Winston-Salem Journal

Every year we anticipate the KIDS COUNT Data Book, which provides thorough, evidence-based information about the lives of children across the country. Every year North Carolina makes a little gain in the report’s rankings — and experiences some significant loss. This year is no different.

The 2015 report, based on research provided by the Annie E. Casey Foundation, “finds North Carolina children and families are losing ground in key measures of financial security, while making moderate gains in several education and health indicators.”

In terms of overall child well-being, North Carolina ranks 35th in the country. Last year, we were 34th. The previous year, we were 35th. This isn’t where we should be.

“In order for our children to thrive and our state to excel now and in the future, North Carolina needs to work on the fundamentals of healthy child development: support strong and stable families, build safe and nurturing communities and promote high-quality schools,” Michelle Hughes, the executive director of NC Child, a children’s advocacy group, said in response to this year’s report.

Some of the particulars in the study are chilling. In North Carolina:

– One in four children lives in poverty.

– One in three children lives in a family where the parents lack secure employment.

– One in three children lives in a family that struggles to afford the cost of housing.

– One in 11 teens (9 percent) is out of school and not working, disconnected from education and employment pathways to success.

This is sobering. It’s not how we see ourselves.

Much of the responsibility for these outcomes lies with the families of these children. But there are other economic factors at work that families can’t control.

When children grow up in neighborhoods that lack access to critical resources like fresh, nutritious food, high-quality schools and safe, walkable spaces for exercise and play, they suffer. Their physical growth as well as their mental and emotional capacity is diminished.
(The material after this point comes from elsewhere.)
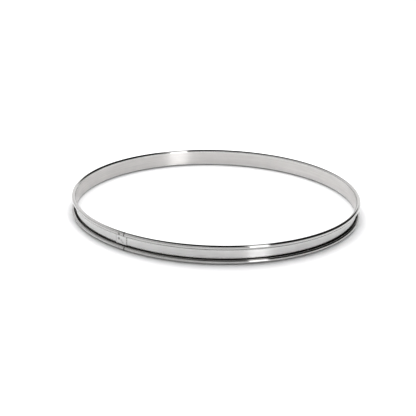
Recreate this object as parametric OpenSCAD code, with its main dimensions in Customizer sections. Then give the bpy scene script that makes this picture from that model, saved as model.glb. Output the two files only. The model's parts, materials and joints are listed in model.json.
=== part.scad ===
// Tart ring: one strip of stainless sheet with both long edges rolled outward
// into hollow beads, bent into a circle and lapped, with the lap spot welded.
// Millimetres. +Z is up. The origin is the centre of the ring, in the plane of
// the surface that it stands on. Azimuths are measured from +X towards +Y.

/* [Ring] */
// Inside diameter of the ring, the nominal size it is sold by
inner_d = 300; // [100:10:340]
// Overall height, over both rolled edges
height = 19; // [15:0.5:45]
// Thickness of the sheet
sheet_t = 0.6; // [0.4:0.1:0.8]

/* [Rolled edges] */
// Outside diameter of each rolled edge
bead_d = 4.5; // [4:0.1:5.4]
// How far each edge is rolled, from the wall round to the sheet's cut edge
curl_deg = 270; // [240:5:280]

/* [Seam] */
// Azimuth of the joint where the rolled edges butt
seam_az = -124.6; // [-180:0.1:180]
// Length of the lap, the tongue that lies on the outside of the wall
lap_len = 12.8; // [8:0.2:20]
// Gap between the butting ends of the rolled edges
butt_gap = 0.3; // [0.1:0.05:0.6]
// Length of the bend that lifts the tongue over the other end
joggle_len = 1.4; // [1:0.1:2.5]
// How far the tongue's long edges stay inside the ring's top and bottom
tongue_inset = 2.8; // [2.75:0.05:4]

/* [Marks] */
// Diameter of each spot-weld dimple in the lap
weld_d = 2.0; // [1:0.1:3]
// Depth of each spot-weld dimple
weld_depth = 0.12; // [0.05:0.01:0.2]
// Diameter of the crimp mark in each rolled edge beside the joint
crimp_d = 1.5; // [1:0.1:2]
// Depth of that crimp mark
crimp_depth = 0.22; // [0.1:0.02:0.3]

/* [Hidden] */
ri = inner_d / 2;
rb = bead_d / 2;
ro = ri + bead_d;
// centre of each rolled edge, as a distance from the ring's axis
rc = ri + rb;
edge_az = curl_deg - 180;
lap_deg = lap_len / (ri + sheet_t) * 180 / PI;
joggle_deg = joggle_len / (ri + sheet_t) * 180 / PI;
z_lo = tongue_inset;
z_hi = height - tongue_inset;
// spot welds: distance along the lap from the joint, and height as a share
welds = [[0.31, 0.38], [0.44, 0.47], [0.69, 0.54], [0.86, 0.30]];
// how far the crimp marks lie from the joint, along the ring
crimp_off = 5.8;

// a point of a plan outline, from its distance to the axis and its azimuth
function at(r, a) = [r * cos(a), r * sin(a)];

// radius of the sphere that cuts a dimple of a given width and depth
function cap_r(d, h) = (d * d / 4 + h * h) / (2 * h);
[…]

This causes problems later in life.

Our state legislature also plays a role. According to the report, “In 2014, the legislature allowed the state Earned Income Tax Credit to expire and voted to limit access to child care assistance for school-age children, which will take more than 6,000 children out of child care by October 2015.”

Our legislature must understand that with their power comes responsibility. They can make a difference in the lives of our children — if they want. We’re all for efficient government and low taxes, but the state’s poorest children should not have to pay for their initiatives.

But we can all help. North Carolina is blessed with organizations like the Second Harvest Food Bank of Northwest NC, as well as local initiatives, that help provide necessities for children. Churches and other community organizations do their part.

We can all do a little more — and we must.